§ **To do**:
Beginning with the line where "obj.parent = None" appears, restate the lines word for word through the last one in the listing.

-- begin --

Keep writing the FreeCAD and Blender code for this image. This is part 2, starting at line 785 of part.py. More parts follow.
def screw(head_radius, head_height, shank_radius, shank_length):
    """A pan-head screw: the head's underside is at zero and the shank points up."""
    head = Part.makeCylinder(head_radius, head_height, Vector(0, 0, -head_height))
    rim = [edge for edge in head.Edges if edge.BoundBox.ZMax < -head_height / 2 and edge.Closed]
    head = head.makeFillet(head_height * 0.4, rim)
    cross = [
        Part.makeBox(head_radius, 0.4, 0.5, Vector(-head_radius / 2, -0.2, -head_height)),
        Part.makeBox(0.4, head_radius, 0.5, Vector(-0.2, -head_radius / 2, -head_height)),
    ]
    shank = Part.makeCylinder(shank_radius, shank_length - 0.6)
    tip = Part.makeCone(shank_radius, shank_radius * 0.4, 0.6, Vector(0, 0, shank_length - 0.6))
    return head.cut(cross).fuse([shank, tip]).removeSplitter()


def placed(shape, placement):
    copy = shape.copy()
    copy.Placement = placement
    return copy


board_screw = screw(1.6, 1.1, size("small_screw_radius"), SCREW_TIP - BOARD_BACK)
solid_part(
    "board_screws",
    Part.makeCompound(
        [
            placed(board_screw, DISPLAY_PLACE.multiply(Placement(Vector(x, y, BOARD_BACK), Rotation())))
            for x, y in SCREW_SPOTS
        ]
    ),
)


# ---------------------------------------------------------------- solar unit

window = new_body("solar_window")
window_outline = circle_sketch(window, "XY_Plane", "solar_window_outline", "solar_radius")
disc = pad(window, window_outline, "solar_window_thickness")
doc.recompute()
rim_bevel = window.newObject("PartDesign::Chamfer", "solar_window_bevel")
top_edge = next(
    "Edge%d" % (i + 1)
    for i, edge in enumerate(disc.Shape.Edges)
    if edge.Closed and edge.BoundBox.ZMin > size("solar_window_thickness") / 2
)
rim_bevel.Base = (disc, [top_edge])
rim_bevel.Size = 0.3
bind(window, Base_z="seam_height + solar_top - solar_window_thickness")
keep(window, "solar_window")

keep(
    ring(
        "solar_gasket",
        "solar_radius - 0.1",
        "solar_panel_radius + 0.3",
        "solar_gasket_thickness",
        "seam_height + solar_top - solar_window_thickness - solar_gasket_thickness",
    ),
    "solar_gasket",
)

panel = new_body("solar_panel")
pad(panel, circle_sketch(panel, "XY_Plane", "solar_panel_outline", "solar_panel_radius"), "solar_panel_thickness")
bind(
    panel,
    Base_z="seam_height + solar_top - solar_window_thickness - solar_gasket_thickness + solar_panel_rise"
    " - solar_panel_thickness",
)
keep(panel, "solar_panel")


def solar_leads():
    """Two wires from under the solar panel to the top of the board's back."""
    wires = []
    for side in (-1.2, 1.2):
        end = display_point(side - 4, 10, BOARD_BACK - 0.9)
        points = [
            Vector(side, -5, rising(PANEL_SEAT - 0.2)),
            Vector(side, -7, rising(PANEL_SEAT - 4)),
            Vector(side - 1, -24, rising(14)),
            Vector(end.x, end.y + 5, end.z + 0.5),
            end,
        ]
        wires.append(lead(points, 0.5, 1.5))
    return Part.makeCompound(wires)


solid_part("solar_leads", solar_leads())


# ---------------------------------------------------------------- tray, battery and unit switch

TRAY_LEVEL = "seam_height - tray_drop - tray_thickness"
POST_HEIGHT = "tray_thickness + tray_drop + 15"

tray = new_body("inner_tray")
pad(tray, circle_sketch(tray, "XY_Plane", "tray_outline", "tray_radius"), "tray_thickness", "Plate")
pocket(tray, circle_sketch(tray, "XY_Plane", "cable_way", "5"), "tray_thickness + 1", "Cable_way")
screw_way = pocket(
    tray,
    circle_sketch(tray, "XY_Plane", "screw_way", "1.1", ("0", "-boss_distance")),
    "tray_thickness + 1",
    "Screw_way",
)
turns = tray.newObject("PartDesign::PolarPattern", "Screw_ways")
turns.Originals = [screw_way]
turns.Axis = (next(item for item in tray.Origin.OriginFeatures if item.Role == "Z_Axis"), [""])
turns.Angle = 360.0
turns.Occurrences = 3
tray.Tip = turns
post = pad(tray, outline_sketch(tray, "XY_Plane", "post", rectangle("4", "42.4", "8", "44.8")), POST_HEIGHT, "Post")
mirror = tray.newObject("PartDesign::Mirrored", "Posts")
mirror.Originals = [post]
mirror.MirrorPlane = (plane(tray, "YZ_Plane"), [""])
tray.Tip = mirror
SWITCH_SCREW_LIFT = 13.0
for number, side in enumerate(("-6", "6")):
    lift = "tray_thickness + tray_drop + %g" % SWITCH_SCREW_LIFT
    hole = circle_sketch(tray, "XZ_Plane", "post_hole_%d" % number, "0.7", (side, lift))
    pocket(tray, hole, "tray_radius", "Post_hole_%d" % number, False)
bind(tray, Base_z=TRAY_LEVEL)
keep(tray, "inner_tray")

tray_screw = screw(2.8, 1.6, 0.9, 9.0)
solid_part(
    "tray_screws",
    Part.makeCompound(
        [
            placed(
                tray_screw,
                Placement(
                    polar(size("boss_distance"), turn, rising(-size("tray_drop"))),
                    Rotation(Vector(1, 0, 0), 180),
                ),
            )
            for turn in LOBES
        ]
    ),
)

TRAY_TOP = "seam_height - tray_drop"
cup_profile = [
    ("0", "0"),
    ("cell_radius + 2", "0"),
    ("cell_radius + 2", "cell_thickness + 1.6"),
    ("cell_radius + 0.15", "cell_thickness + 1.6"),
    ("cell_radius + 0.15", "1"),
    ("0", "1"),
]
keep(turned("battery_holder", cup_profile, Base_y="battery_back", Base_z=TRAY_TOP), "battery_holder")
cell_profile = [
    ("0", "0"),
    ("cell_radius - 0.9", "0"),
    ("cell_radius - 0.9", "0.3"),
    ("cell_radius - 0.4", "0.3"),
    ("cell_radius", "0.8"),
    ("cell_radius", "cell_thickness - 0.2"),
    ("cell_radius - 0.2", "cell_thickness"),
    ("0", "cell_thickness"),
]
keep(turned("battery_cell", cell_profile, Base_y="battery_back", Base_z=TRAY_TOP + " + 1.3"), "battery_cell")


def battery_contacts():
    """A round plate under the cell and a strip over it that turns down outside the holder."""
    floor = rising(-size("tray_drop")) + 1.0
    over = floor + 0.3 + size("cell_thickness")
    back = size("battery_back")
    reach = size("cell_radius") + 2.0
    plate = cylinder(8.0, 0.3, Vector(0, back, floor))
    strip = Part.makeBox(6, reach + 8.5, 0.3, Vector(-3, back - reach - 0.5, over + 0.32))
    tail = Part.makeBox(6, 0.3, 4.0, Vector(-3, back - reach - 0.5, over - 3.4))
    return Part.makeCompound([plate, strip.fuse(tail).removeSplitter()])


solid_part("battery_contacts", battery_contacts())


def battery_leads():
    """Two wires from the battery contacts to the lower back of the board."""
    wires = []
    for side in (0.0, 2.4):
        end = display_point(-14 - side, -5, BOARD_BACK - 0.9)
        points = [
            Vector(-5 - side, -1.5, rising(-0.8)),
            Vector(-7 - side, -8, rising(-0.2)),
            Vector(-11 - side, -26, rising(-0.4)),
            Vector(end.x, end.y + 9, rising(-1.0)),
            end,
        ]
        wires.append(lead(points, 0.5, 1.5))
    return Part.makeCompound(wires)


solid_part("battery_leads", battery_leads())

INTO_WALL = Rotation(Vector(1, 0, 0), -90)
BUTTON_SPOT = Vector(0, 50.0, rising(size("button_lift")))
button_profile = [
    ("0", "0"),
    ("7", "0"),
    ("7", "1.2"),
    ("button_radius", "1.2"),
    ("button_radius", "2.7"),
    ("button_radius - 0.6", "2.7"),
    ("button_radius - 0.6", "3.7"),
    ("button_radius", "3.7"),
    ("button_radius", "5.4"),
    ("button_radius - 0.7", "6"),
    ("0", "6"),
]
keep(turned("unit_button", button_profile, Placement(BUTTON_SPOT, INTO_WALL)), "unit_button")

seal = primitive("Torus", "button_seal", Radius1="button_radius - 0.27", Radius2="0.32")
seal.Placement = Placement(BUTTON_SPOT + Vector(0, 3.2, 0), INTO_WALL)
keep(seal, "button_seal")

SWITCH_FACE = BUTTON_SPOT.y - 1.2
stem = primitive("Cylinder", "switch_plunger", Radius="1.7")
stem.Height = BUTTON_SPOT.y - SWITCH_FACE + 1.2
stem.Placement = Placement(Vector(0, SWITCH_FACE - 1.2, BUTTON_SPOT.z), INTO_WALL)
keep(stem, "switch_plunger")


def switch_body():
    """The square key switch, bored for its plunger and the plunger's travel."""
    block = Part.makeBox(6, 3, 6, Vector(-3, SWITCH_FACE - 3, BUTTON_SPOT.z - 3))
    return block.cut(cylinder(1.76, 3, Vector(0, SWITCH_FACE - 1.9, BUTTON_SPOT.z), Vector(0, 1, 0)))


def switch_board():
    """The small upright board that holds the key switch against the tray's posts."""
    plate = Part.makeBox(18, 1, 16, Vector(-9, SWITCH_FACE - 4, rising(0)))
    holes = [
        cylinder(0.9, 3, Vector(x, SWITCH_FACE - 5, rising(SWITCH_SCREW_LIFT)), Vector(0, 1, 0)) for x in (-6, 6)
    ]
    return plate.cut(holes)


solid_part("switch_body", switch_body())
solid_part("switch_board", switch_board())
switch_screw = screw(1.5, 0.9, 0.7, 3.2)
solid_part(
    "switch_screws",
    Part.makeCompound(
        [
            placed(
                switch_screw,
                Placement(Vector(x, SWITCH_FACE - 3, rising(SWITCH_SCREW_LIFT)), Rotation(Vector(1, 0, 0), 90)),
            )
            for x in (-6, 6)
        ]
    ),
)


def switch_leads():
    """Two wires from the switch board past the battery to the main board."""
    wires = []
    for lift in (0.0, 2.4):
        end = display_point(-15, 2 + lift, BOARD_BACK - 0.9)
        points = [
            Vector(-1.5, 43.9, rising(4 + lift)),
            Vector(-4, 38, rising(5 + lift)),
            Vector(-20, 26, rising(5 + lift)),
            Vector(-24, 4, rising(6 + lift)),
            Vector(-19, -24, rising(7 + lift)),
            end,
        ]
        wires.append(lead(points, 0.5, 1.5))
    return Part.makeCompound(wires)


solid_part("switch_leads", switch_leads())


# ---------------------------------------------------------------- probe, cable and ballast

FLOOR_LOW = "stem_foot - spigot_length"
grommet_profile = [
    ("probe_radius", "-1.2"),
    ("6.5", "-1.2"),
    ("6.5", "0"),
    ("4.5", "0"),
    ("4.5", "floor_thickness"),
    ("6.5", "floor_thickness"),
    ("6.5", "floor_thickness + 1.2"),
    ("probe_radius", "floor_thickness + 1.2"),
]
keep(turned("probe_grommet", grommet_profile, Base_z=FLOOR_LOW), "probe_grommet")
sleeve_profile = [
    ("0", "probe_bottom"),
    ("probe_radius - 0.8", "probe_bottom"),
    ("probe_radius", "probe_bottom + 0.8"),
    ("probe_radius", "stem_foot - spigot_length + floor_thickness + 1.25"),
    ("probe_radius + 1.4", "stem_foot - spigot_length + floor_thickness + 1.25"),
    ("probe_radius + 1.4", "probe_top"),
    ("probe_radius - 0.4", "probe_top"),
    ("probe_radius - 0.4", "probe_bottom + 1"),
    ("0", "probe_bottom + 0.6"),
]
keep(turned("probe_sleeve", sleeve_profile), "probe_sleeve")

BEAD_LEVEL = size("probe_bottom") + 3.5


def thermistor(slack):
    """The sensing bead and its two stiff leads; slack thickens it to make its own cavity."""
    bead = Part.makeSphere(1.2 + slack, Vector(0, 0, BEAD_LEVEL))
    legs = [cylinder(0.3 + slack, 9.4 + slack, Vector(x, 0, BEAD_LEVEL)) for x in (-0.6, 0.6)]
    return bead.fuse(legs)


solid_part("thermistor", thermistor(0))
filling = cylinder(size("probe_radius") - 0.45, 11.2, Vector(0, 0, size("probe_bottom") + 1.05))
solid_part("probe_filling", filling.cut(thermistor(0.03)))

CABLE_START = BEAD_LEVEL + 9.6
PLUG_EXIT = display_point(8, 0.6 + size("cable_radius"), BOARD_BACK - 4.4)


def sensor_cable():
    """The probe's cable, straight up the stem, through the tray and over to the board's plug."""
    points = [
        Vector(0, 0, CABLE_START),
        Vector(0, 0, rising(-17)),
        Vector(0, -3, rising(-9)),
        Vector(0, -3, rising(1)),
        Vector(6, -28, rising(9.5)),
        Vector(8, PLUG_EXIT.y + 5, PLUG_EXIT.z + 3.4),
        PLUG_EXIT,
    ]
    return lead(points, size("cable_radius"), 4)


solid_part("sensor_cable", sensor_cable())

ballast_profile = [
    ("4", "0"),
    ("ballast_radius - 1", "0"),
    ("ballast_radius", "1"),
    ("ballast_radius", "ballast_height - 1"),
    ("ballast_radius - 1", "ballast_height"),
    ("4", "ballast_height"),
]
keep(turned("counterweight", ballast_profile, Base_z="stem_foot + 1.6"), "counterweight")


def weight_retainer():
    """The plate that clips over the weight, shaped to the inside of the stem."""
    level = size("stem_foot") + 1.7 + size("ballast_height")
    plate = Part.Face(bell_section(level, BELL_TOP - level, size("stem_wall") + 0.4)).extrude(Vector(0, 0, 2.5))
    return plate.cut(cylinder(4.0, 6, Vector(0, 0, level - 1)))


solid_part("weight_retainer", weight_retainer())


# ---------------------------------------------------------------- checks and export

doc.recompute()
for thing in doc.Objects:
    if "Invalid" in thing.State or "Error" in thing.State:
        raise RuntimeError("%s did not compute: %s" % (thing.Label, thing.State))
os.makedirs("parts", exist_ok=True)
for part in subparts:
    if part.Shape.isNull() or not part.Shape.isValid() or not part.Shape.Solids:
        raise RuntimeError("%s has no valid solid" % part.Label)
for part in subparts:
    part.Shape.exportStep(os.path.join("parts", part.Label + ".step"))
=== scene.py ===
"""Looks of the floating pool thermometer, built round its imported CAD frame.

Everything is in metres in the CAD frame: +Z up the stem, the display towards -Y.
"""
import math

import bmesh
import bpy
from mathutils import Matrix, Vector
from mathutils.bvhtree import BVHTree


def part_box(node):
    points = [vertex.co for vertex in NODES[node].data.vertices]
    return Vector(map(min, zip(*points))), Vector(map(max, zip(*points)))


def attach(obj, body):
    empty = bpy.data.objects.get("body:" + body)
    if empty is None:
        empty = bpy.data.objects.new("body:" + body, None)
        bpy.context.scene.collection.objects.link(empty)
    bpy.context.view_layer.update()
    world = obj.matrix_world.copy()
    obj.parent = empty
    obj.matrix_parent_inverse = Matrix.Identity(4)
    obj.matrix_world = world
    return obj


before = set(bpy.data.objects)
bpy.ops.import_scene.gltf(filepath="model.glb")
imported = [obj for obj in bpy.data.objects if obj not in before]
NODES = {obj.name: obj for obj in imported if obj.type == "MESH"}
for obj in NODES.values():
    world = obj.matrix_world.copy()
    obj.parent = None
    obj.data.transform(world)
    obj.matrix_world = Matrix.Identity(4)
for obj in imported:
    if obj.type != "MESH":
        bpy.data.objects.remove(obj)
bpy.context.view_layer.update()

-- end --

§ **Full answer**:
    obj.parent = None
    obj.data.transform(world)
    obj.matrix_world = Matrix.Identity(4)
for obj in imported:
    if obj.type != "MESH":
        bpy.data.objects.remove(obj)
bpy.context.view_layer.update()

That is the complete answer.